Sporun gelişimi için devletin varlığı elbetteki kaçınılmaz ve önemli. Dağlarımız kar kaplı uluslarası kayak sporcumuz yok. 3 tarafımız deniz, yüzücülerimizin sayısı belli. Sporun sıkıntısı çok, çokda uzun anlatılmayı hak ediyor. Bizim vurgulamak istediğimiz ise sporun gelişimde kulüplerin ve dolayısıyla bireylerin mücadelesi.
Kulüpleşmek, sporcu yetiştirmek, antrenör ve hakem olabilmek ülkemizde aslında çok büyük bir sosyal sorumluluk olgusu ve görevi diye düşünüyoruz.
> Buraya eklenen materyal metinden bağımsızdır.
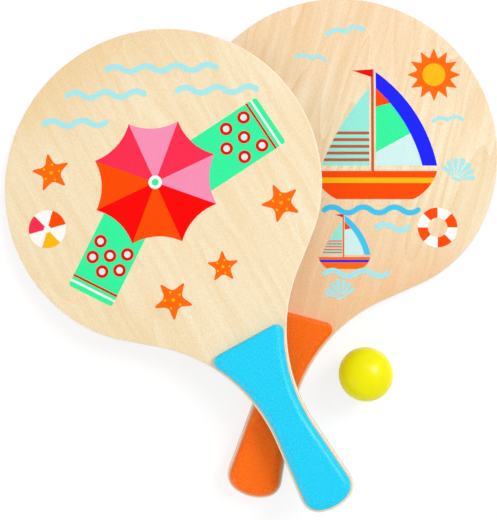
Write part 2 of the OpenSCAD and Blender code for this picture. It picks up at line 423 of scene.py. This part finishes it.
core_tones = paint_colour(224, 190, 160), paint_colour(240, 214, 188)
cross_tones = paint_colour(190, 140, 110), paint_colour(218, 176, 144)
for paddle, cut in shoulder_cuts.items():
    blank = wooden_blank(cut)
    veneer = face_veneer(paddle)
    for name, (low, high) in ply_levels.items():
        if name.endswith("veneer"):
            material, slot = veneer, "face_veneer"
        else:
            tones = core_tones if name == "core_ply" else cross_tones
            material, slot = cut_ply(paddle, name, *tones), "inner_ply"
        finish_piece(part_ply(blank, low, high), f"{paddle}_{name}_wood", lies[paddle],
                     [material], paddle + "_paddle", f"{paddle}_{name}")
    blank.free()

# The grips: two painted wooden scales glued on each handle, front and back, straight at the
# front, crowned along the sides and the butt, and a little smaller than the wood all round.
grip_front = 63.7
grip_t = 6
grip_rim = 2.2
grip_corner_r = 5.5
least_corner_r = 0.5
crown_w = 7
crown_front_w = 2.5
grip_wall_t = 1
crown_segments = 16


def add_shape(bm, shape, place):
    """Adds a shape to another at its place, and lets it go"""
    mesh = bpy.data.meshes.new("shape")
    shape.transform(place)
    shape.to_mesh(mesh)
    shape.free()
    bm.from_mesh(mesh)
    bpy.data.meshes.remove(mesh)


def grip_ring(bm, cut, side, front, z):
    """The outline of a grip at one height, and its edges"""
    inset = grip_rim + side
    r = max(grip_corner_r - side, least_corner_r)
    neck = neck_c(cut)
    x = neck.x - grip_front + front + r
    c = Vector((x, neck.y - sqrt((neck_r + inset + r) ** 2 - (x - neck.x) ** 2)))
    up = atan2(neck.y - c.y, neck.x - c.x)
    ring = bmesh.new()
    trace(ring, Vector((x - r, 0)), [
        Vector((x - r, c.y)), (c, up - pi, corner_steps), *handle_moves(cut, inset, pi + up)])
    close_outline(ring)
    known = set(bm.edges)
    add_shape(bm, ring, Matrix.Translation((0, 0, z)))
    return [e for e in bm.edges if e not in known]


def grip_scale(cut):
    bm = bmesh.new()
    rings = [grip_ring(bm, cut, 0, 0, 0)]
    for k in range(crown_segments + 1):
        a = pi / 2 * k / crown_segments
        rings.append(grip_ring(bm, cut, crown_w * (1 - cos(a)), crown_front_w * (1 - cos(a)),
                               grip_wall_t + (grip_t - grip_wall_t) * sin(a)))
    for low, high in zip(rings, rings[1:]):
        bmesh.ops.bridge_loops(bm, edges=low + high)
    for ring in (rings[0], rings[-1]):
        bmesh.ops.contextual_create(bm, geom=ring)
    return bm


# evenness: how far the even colour covers the light and deep grit of the sprayed coat; the deep
# tone also serves as painted shade on the lower crown
grip_colours = {
    "blue": {"even": paint_colour(24, 210, 252), "light": paint_colour(62, 238, 255),
             "deep": paint_colour(0, 176, 234), "evenness": 0.55},
    "orange": {"even": paint_colour(255, 104, 4), "light": paint_colour(255, 146, 30),
               "deep": paint_colour(255, 62, 0), "evenness": 0.35},
}
peel_size, grit_size = 0.8, 0.72
# crown shade: painted shade that darkens the lower part of the crown, on every side
crown_shade_share, crown_shade_heights = 0.4, (0.6, 4.8)
# foot: a brown line where the grip meets the wood, partly glue and partly painted contact shade
foot_glue_and_shade_share, foot_glue_and_shade_heights = 0.35, (0.05, 0.5)


def grip_paint(paddle):
    """Satin paint with a fine orange-peel texture, painted shade down the crown's sides, and glue
    with painted contact shade at its foot
    """
    finish = Finish(paddle + "_grip_paint")
    finish.place(lies[paddle])
    coat = grip_colours[paddle]
    peel, grit = finish.grain(peel_size, detail=1.5), finish.grain(grit_size, detail=2.0)
    height = abs(finish.up - wood_t / 2) - wood_t / 2
    tone = finish.mix(finish.step(grit, 0.34, 0.66), coat["deep"], coat["light"])
    tone = finish.mix(coat["evenness"], tone, coat["even"])
    # painted shade: the lower crown is darkened towards the deep tone
    tone = finish.mix(finish.step(height, *crown_shade_heights, crown_shade_share, 0.0), tone, coat["deep"])
    # the foot of the grip: a brown line that is partly glue and partly painted contact shade
    tone = finish.mix(finish.step(height, *foot_glue_and_shade_heights, foot_glue_and_shade_share, 0.0), tone, glue_and_shade_brown)
    finish.surface(Base_Color=tone, Roughness=0.16 + peel * 0.10,
                   Normal=finish.relief(0.95, 0.09, peel), Specular_IOR_Level=0.12)
    return finish.material


for paddle, cut in shoulder_cuts.items():
    paint = grip_paint(paddle)
    for name, flip, rise in (("front_grip", 1, wood_t), ("back_grip", -1, 0)):
        bm = grip_scale(cut)
        bmesh.ops.transform(bm, matrix=Matrix.Translation((0, 0, rise)) @ Matrix.Diagonal(
            (1, 1, flip, 1)), verts=bm.verts[:])
        bmesh.ops.recalc_face_normals(bm, faces=bm.faces[:])
        finish_piece(bm, f"{paddle}_{name}_scale", lies[paddle], [paint],
                     paddle + "_paddle", f"{paddle}_{name}")

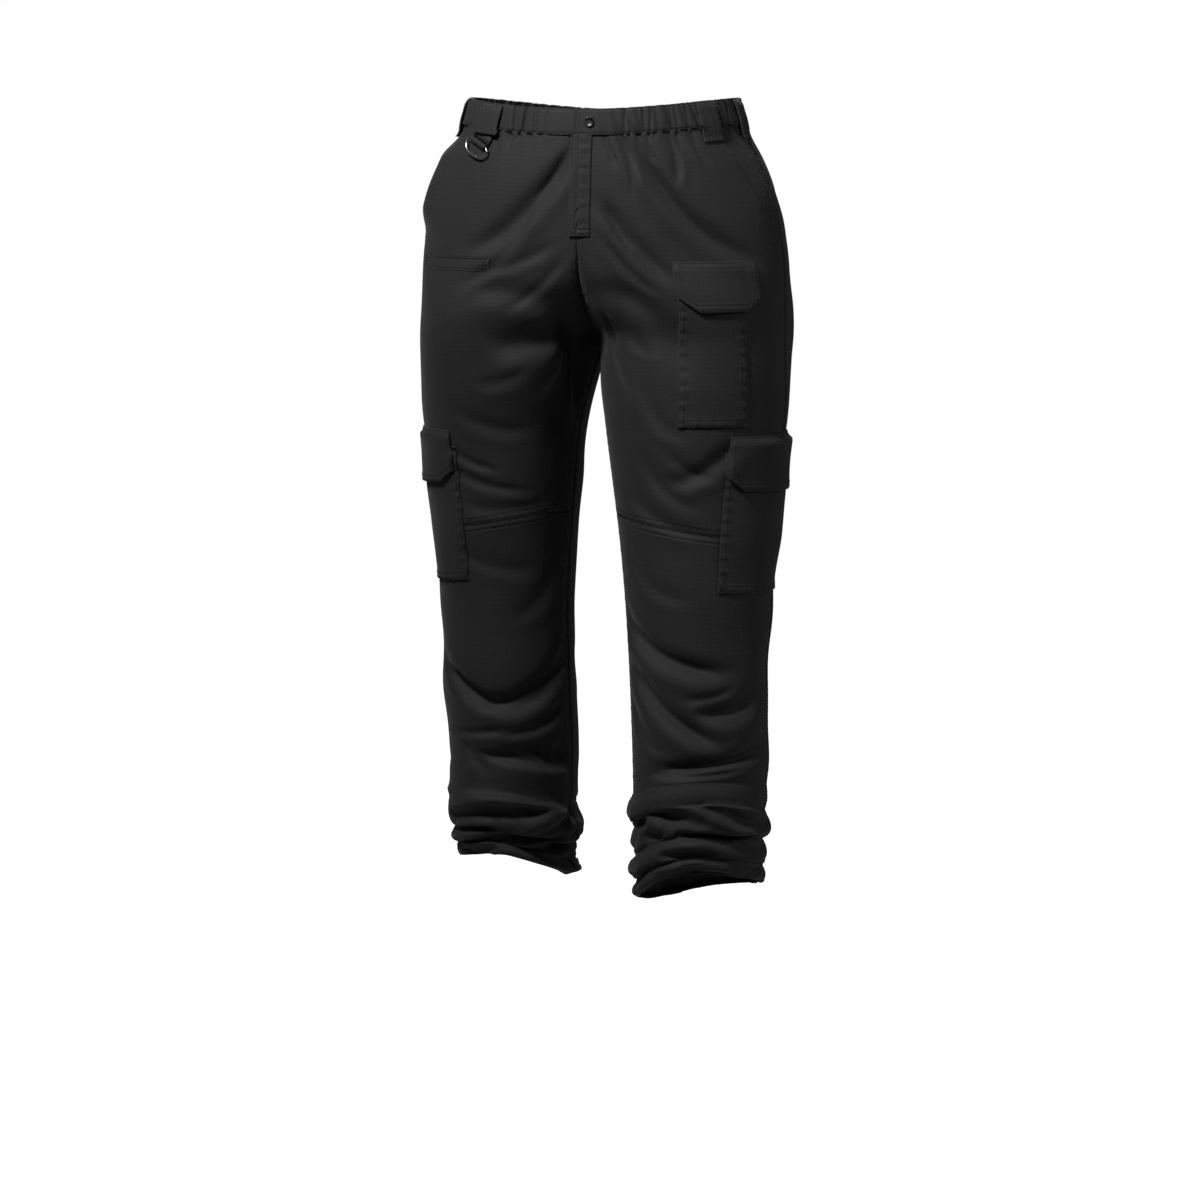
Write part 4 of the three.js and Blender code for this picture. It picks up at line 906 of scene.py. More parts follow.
def band_places(side, start, end, rows):
    around = even(start, end, 1.4)[None, :]
    across = around * band_scale(side, rows)
    places = spots(side, across, rows + 0 * across)
    return places, around + 0 * across


def band_lift(side, around, row):
    """Gathers on a band that is a little fuller in its middle."""
    belly = 0.3 * np.sin(np.pi * np.clip(row / BAND_ROW, 0, 1))
    return gather_push(side, around, row) + belly + 0.1


def band_piece(name, parts, cloth, node):
    rows = even(0, BAND_ROW - 0.15, 1.4)[:, None]
    places = None
    lifts = []
    for side, start, end, rise in parts:
        grid, around = band_places(side, start, end, rows)
        lifts.append(band_lift(side, around, rows) + rise(around) - BAND_OUT)
        places = grid if places is None else beside(places, grid)
    lift = np.concatenate(lifts, axis=1)
    row = rows + 0 * lift
    edge = np.minimum(np.minimum(row, BAND_ROW - row), ONE_ROW)
    cloth_piece(name, places, lift, cloth, [node], edge, free=True, thick=BAND_THICK)
    for line_row in (EDGE_ROW, BAND_ROW - EDGE_ROW):
        at = int(round(line_row / (BAND_ROW - 0.15) * (len(rows) - 1)))
        stitch_through(line_of(places, at), lift[at] + BAND_THICK + 0.15)


def waistband(cloth):
    right_end = float(girth("right", BAND_ROW / 2)) * FRONT_SHARE
    left_end = float(girth("left", BAND_ROW / 2)) * FRONT_SHARE
    back_end = float(girth("left", BAND_ROW / 2)) * (1 - FRONT_SHARE)

    def flat(around):
        return 0 * around

    def lap(around):
        return LAP_RISE * (1 - smooth(*LAP_FADE, left_end - around))

    def over(around):
        return LAP_RISE + 0 * around

    band_piece("waistband_right_cloth", [
        ("right", -SEAM_LAP, right_end - BAND_LAP - GAP, flat),
    ], cloth, "waistband_right")
    band_piece("waistband_left_cloth", [
        ("left", -SEAM_LAP, left_end, lap), ("right", right_end - 0.5, right_end - BAND_LAP - 1, over),
    ], cloth, "waistband_left")
    band_piece("waistband_back_cloth", [
        ("right", SEAM_LAP, -back_end + 0.7, flat), ("left", -back_end + 0.7, SEAM_LAP, flat),
    ], cloth, "waistband_back")


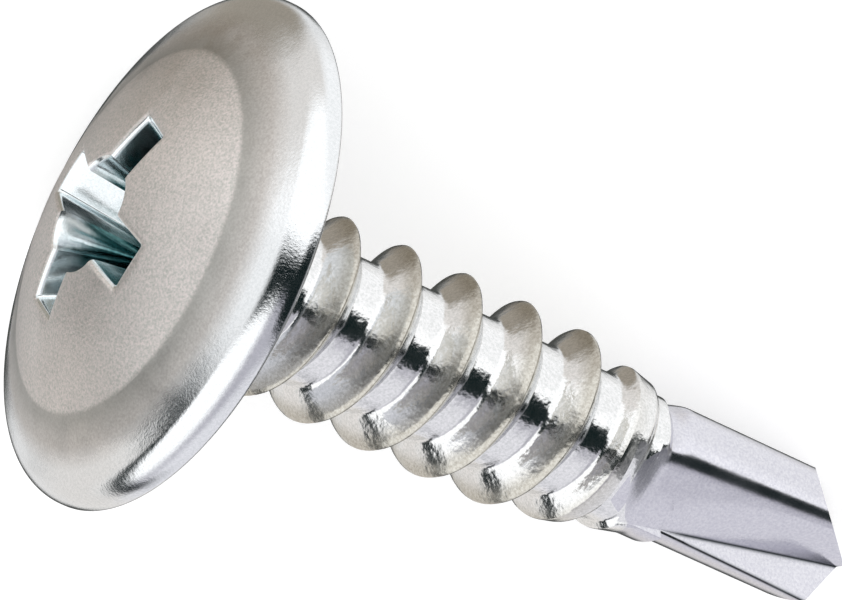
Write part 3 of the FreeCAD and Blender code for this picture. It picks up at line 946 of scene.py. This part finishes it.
# The studio as the metal mirrors it, in the part's frame. Two white tents meet in a dark gap over the
# screw. A dark edge shows low on the near side, and a grey board lies under it all, white far below.
GAP_NORMAL = (-0.098, 0.908, -0.407)
STUDIO_LIGHTS = {
    "dark": ("07191A", 1.0), "tent": ("FFFFFF", 1.35), "near tent": ("E4E2EC", 0.72),
    "board": ("DCD8D4", 1.24), "low board": ("FFFFFF", 0.9),
}
# Soft patches over them: where each lies, the cosines at which it starts and is full, its colour and level.
PATCHES = (
    ((0.77, -0.62, 0.14), 0.62, 0.9, ("F4F3F8", 1.0)),
    ((0.42, 0.85, -0.31), 0.72, 0.93, ("FFFFFF", 1.15)),
    ((-0.43, 0.24, -0.87), 0.87, 0.97, ("A59D91", 1.0)),
    ((0.239, -0.227, -0.944), 0.84, 0.95, ("4C4E4C", 1.0)),
)
# The studio's rule, one node a row: the result's name, what is done, and what it takes. x, y and z are
# the mirrored direction's, and side is its share across the gap. A SOFT STEP takes what it follows,
# where it starts and ends, and its value there.
STUDIO_RULE = (
    ("off gap", "ABSOLUTE", "side"),
    ("gap width", "SOFT STEP", "x", 0.4, 0.65, 0.0, 0.15),
    ("from gap", "SUBTRACT", "off gap", "gap width"),
    ("gap", "SOFT STEP", "from gap", 0.13, 0.23, 0.0, 1.0),
    ("gap end", "SOFT STEP", "x", -0.82, -1.0, 0.0, 0.8),
    ("gap foot", "SOFT STEP", "z", -0.45, -0.8, 0.0, 1.0),
    ("gap start", "SOFT STEP", "x", 0.82, 1.0, 0.0, 0.35),
    ("ends", "MAXIMUM", "gap end", "gap foot"),
    ("all ends", "MAXIMUM", "ends", "gap start"),
    ("past gap", "MAXIMUM", "gap", "all ends"),
    ("above edge", "ADD", "z", 0.03),
    ("off edge", "ABSOLUTE", "above edge"),
    ("edge", "SOFT STEP", "off edge", 0.06, 0.17, 0.0, 1.0),
    ("edge end", "SOFT STEP", "x", 0.15, 0.6, 0.0, 1.0),
    ("edge back", "SOFT STEP", "y", -0.45, -0.2, 0.0, 1.0),
    ("edge or end", "MAXIMUM", "edge", "edge end"),
    ("past edge", "MAXIMUM", "edge or end", "edge back"),
    ("light", "MULTIPLY", "past gap", "past edge"),
    ("near", "SOFT STEP", "x", -0.3, 0.2, 0.0, 1.0),
    ("far side", "SOFT STEP", "side", -0.05, 0.05, 0.0, 1.0),
    ("board", "SOFT STEP", "z", -0.02, -0.3, 0.0, 1.0),
    ("low board", "SOFT STEP", "z", -0.5, -0.95, 0.0, 1.0),
)
# Colours laid over each other: the result's name, its share, what it covers and what it shows.
STUDIO_LAYERS = (
    ("near tents", "near", "tent", "near tent"),
    ("tents", "far side", "near tents", "tent"),
    ("boards", "low board", "board", "low board"),
    ("room", "board", "tents", "boards"),
)


def glow(color, level):
    """A light's colour at its level."""
    return tuple(part * level for part in hex_color(color)[:3]) + (1.0,)


def make_studio():
    """The world: a plain white light, which the screw's metal mirrors as the tents and the board."""
    world = bpy.data.worlds.new("studio")
    bpy.context.scene.world = world
    world.use_nodes = True
    tree = world.node_tree
    tree.nodes.clear()
    way = add_node(tree, "ShaderNodeTexCoord").outputs["Generated"]
    axes = add_node(tree, "ShaderNodeSeparateXYZ", {0: way}).outputs
    inputs = {0: way, 1: GAP_NORMAL}
    side = add_node(tree, "ShaderNodeVectorMath", inputs, operation="DOT_PRODUCT").outputs[1]
    got = {"x": axes["X"], "y": axes["Y"], "z": axes["Z"], "side": side}
    for name, operation, *taken in STUDIO_RULE:
        kind, settings = "ShaderNodeMath", {"operation": operation}
        if operation == "SOFT STEP":
            kind, settings = "ShaderNodeMapRange", {"interpolation_type": "SMOOTHSTEP"}
        inputs = {i: got.get(item, item) for i, item in enumerate(taken)}
        got[name] = add_node(tree, kind, inputs, **settings).outputs[0]

    colors = {name: glow(*light) for name, light in STUDIO_LIGHTS.items()}
    for name, share, first, last in STUDIO_LAYERS:
        inputs = {0: got[share], 6: colors[first], 7: colors[last]}
        colors[name] = add_node(tree, "ShaderNodeMix", inputs, data_type="RGBA").outputs[2]
    room = colors["room"]
    for towards, start, full, light in PATCHES:
        inputs = {0: way, 1: towards}
        lean = add_node(tree, "ShaderNodeVectorMath", inputs, operation="DOT_PRODUCT").outputs[1]
        inputs = {"Value": lean, "From Min": start, "From Max": full}
        share = add_node(tree, "ShaderNodeMapRange", inputs, interpolation_type="SMOOTHSTEP").outputs[0]
        inputs = {0: share, 6: room, 7: glow(*light)}
        room = add_node(tree, "ShaderNodeMix", inputs, data_type="RGBA").outputs[2]
    inputs = {0: got["light"], 6: colors["dark"], 7: room}
    room = add_node(tree, "ShaderNodeMix", inputs, data_type="RGBA").outputs[2]

    mirrored = add_node(tree, "ShaderNodeBackground", {"Color": room}).outputs[0]
    plain = add_node(tree, "ShaderNodeBackground", {"Color": hex_color("FFFFFF")}).outputs[0]
    glossy = add_node(tree, "ShaderNodeLightPath").outputs["Is Glossy Ray"]
    mixed = add_node(tree, "ShaderNodeMixShader", {0: glossy, 1: plain, 2: mirrored}).outputs[0]
    add_node(tree, "ShaderNodeOutputWorld", {"Surface": mixed})


class SCREW_PT_panel(bpy.types.Panel):
    """The screw's tools and sizes, in the sidebar"""
    bl_label = "Screw"
    bl_idname = "SCREW_PT_panel"
    bl_space_type = "VIEW_3D"
    bl_region_type = "UI"
    bl_category = "Screw"

    def draw(self, context):
        self.layout.operator("screw.model")
        self.layout.operator("screw.stage")
        for name, group in GROUPS.items():
            box = self.layout.box()
            for size in group.__annotations__:
                box.prop(getattr(context.scene, name), size)


GROUPS = {
    "screw_thread": ThreadSizes,
    "screw_point": PointSizes,
    "screw_head": HeadSizes,
    "screw_recess": RecessSizes,
    "screw_colors": FinishColors,
}
CLASSES = (*GROUPS.values(), SCREW_OT_model, SCREW_OT_stage, SCREW_PT_panel)


def register():
    for cls in CLASSES:
        bpy.utils.register_class(cls)
    for name, group in GROUPS.items():
        setattr(bpy.types.Scene, name, PointerProperty(type=group))


def unregister():
    for name in GROUPS:
        delattr(bpy.types.Scene, name)
    for cls in reversed(CLASSES):
        bpy.utils.unregister_class(cls)


def main():
    register()
    bpy.context.scene.view_settings.view_transform = "Standard"
    bpy.ops.screw.model()
    bpy.ops.screw.stage()


if __name__ == "__main__":
    main()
Girişimciler kurumsallaşacak, kulupleşecek, iş tecrübelerini sosyal alana taşıyacak !
Veliler  kulüplere üye olacak, çocuklarını spor kulüplerine götürmekten herşeye rağmen ( sbs ,trafik, hayat yoğunluğu ) vazgeçmeyecek !
Antrenörler çalışmaktan ve çalıştırmaktan kaçınmayacak !
Amatör tüm sporcular spora sevdalanacak , spora zaman ayırmayı hayat biçimi haline getirecek!


Yoksa , nüfusun nerdeyse yarısının 20 yaş altında olduğu bir toplulukta bu denli az sporcu sayısı ile biz TV başında spor müsabakalarını seyretmeye devam ederiz.
Hayatı seyretmemek yaşamak için herkes elini taşın altına koymalı, Hayatı yaşamalı !!